(Exercise aim): Check each line below for the word "finishes", and copy those that have it.
-- start Dataset content --
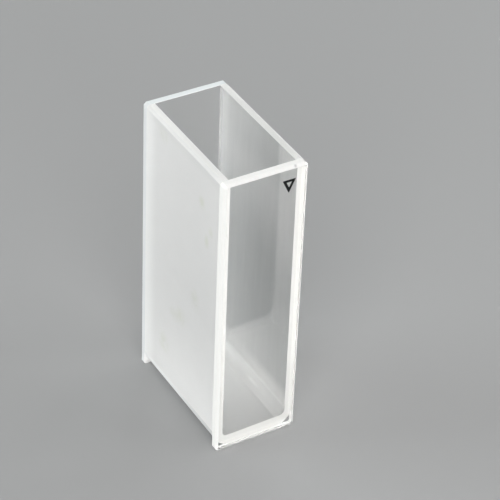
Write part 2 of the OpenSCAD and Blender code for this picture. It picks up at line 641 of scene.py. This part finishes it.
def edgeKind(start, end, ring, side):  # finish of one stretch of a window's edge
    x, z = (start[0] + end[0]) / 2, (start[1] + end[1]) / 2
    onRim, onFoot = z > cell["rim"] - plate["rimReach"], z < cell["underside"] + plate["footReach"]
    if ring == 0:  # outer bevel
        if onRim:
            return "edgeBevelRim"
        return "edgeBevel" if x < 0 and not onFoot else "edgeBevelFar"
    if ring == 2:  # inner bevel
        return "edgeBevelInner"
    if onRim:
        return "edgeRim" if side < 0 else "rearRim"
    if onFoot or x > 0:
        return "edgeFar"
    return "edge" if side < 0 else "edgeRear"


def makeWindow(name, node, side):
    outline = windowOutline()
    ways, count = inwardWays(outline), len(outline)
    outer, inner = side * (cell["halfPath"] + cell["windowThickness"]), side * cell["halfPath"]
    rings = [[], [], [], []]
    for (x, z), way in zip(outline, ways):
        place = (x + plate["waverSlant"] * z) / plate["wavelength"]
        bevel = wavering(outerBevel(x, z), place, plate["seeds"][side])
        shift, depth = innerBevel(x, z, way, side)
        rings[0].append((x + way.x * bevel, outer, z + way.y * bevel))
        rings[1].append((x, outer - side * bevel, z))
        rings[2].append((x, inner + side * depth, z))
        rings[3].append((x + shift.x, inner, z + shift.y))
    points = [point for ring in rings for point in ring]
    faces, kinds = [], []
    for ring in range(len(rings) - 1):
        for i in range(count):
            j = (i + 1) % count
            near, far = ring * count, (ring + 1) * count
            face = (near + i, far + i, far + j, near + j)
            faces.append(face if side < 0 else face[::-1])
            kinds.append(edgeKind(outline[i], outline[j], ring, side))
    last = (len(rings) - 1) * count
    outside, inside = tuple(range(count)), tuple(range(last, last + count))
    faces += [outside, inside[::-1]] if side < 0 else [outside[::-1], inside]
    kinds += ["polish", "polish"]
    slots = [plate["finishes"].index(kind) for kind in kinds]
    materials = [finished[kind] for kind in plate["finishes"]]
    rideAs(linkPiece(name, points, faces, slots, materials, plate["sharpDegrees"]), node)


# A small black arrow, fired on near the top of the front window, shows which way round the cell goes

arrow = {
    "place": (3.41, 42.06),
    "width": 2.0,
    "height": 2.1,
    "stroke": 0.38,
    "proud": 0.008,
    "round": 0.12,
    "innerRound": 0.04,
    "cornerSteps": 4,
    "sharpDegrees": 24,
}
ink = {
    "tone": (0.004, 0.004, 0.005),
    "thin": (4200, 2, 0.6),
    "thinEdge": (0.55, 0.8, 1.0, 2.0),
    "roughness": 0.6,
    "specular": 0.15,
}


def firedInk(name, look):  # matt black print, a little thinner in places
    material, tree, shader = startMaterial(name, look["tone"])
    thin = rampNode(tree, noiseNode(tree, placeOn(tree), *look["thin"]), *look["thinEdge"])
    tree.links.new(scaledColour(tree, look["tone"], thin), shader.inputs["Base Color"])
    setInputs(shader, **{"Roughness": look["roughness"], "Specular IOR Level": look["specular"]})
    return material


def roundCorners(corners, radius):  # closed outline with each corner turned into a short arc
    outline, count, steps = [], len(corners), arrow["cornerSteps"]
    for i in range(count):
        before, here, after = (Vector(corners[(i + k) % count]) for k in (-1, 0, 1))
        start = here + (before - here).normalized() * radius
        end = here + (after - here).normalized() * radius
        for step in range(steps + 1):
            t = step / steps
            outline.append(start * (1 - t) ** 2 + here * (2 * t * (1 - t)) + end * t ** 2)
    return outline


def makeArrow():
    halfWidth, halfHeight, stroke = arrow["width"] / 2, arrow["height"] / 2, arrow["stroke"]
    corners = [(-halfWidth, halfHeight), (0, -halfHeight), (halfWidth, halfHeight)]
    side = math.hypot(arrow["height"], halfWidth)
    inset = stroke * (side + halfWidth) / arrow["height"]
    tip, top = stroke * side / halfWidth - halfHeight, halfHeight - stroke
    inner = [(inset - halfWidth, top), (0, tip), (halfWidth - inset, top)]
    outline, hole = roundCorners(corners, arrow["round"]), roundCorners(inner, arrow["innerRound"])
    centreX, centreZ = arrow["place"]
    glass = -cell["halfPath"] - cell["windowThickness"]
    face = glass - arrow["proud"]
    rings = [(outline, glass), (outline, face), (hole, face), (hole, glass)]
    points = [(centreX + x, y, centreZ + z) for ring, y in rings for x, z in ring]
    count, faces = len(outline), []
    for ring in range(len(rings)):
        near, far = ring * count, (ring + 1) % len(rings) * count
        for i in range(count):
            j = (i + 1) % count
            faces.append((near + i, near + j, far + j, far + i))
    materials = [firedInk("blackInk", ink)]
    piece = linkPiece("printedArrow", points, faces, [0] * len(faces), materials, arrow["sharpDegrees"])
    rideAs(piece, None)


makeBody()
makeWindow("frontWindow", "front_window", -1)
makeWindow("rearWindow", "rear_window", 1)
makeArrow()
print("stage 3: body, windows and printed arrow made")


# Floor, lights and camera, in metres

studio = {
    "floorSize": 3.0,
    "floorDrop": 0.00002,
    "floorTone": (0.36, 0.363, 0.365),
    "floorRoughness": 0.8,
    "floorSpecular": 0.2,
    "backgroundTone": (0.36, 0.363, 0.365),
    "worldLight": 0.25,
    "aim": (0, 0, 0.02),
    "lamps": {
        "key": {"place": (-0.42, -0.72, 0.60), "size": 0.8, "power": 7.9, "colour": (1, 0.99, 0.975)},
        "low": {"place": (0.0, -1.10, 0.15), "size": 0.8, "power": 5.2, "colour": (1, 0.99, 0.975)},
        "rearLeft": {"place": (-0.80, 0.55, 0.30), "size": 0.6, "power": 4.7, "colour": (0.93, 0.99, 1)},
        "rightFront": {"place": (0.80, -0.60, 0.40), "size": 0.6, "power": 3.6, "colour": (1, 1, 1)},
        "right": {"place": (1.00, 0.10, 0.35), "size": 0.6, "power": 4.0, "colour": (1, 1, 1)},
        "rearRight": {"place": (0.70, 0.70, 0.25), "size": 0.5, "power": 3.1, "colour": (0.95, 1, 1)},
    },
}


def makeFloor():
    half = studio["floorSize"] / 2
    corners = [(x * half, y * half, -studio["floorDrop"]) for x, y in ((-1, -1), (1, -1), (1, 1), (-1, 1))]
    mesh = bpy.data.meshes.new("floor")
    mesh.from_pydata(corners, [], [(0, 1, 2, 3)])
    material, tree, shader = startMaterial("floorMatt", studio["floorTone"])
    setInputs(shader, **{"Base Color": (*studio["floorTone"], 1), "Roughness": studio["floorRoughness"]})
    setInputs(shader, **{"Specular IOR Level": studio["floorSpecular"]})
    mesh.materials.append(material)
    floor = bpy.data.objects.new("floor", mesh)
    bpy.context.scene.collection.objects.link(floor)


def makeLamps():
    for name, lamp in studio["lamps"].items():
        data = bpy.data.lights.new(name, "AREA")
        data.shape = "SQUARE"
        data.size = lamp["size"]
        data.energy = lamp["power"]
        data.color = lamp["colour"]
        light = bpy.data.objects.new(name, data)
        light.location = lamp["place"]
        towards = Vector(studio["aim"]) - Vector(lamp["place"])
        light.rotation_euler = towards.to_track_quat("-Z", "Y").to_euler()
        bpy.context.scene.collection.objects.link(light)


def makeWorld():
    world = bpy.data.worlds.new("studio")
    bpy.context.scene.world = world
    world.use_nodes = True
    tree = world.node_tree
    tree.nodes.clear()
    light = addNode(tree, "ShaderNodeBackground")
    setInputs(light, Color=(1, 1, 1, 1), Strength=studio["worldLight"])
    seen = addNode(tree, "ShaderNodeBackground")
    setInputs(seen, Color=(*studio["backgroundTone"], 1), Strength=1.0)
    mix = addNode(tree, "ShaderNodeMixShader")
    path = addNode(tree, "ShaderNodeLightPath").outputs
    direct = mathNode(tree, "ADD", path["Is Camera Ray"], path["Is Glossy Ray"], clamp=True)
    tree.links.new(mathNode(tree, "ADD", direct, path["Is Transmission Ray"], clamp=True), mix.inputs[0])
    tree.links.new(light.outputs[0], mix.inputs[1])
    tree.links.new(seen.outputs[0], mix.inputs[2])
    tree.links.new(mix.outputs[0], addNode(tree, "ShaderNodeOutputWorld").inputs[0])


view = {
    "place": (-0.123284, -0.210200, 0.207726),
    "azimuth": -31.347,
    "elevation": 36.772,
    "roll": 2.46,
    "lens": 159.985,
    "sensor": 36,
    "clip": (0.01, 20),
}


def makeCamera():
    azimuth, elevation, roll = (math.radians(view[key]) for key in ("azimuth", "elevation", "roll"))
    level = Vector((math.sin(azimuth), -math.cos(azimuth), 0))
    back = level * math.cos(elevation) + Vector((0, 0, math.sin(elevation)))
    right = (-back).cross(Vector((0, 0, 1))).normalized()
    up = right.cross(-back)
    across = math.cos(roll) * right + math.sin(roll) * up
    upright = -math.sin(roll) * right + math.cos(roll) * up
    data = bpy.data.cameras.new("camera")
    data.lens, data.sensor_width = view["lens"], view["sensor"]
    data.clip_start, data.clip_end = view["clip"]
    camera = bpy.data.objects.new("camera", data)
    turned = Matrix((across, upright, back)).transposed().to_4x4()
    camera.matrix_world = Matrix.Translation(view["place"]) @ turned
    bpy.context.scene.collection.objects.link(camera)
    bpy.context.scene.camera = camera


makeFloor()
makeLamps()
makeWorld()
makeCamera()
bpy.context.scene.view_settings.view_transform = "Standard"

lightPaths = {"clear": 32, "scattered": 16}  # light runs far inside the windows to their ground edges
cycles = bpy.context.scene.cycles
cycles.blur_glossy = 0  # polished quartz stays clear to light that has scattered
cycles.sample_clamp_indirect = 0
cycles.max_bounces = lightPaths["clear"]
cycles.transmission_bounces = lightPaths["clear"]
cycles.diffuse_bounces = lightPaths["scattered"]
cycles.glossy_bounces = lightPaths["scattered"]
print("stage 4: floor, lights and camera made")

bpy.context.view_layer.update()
-- end Dataset content --
(Full solution):
Write part 2 of the OpenSCAD and Blender code for this picture. It picks up at line 641 of scene.py. This part finishes it.
    slots = [plate["finishes"].index(kind) for kind in kinds]
    materials = [finished[kind] for kind in plate["finishes"]]